Exploiting clock periodicity, periodic synchronizers predict whether incoming data switch in correspondence to arising clock edge or not. If periodic synchronizers detect a potential conflict between data switching and the clock at the receiving side, they delay either the rising edge or the data to avoid metastability.
In particular, in integrated circuits in which the communicating modules are clocked using clock signals having the same frequency but being out of phase with a constant arbitrary phase difference, which are usually called “mesochronous” systems, the periodic synchronizer can adjust the clock or data phase once for all the modules. Being done once, the synchronization phase can last an arbitrary amount of time, such that it is even possible to wait for metastability to decay.

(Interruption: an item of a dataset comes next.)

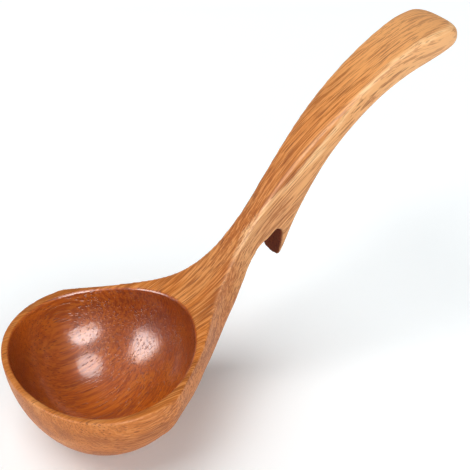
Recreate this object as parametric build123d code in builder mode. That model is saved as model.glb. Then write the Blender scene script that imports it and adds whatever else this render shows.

Two main classes of periodic synchronizers have therefore been developed, namely delay line synchronizers and two register synchronizers. Delay line synchronizers use a variable delay placed on data lines. The delay on data is calculated to avoid switching in the metastability window of receiving registers. However, this solution is expensive, due to the presence of a variable delay line in each data path.
Two registers synchronizers insert a delay on the clock signal rather than on the data signal. Two registers are clocked by a direct clock and a delayed clock, respectively. The output of the register driven by the proper clock is chosen by means of a conflict detector which is able to detect the phase relationship between data and clock. It can be implemented in several ways, but generally comprises phase detectors, forbidden zone detectors and failure detectors such that it generally has a very complicated and extensive structure.
There is therefore a need for synchronization techniques to synchronize modules in an integrated circuit. There is also a need for techniques to synchronize communication blocks in VLSI circuits.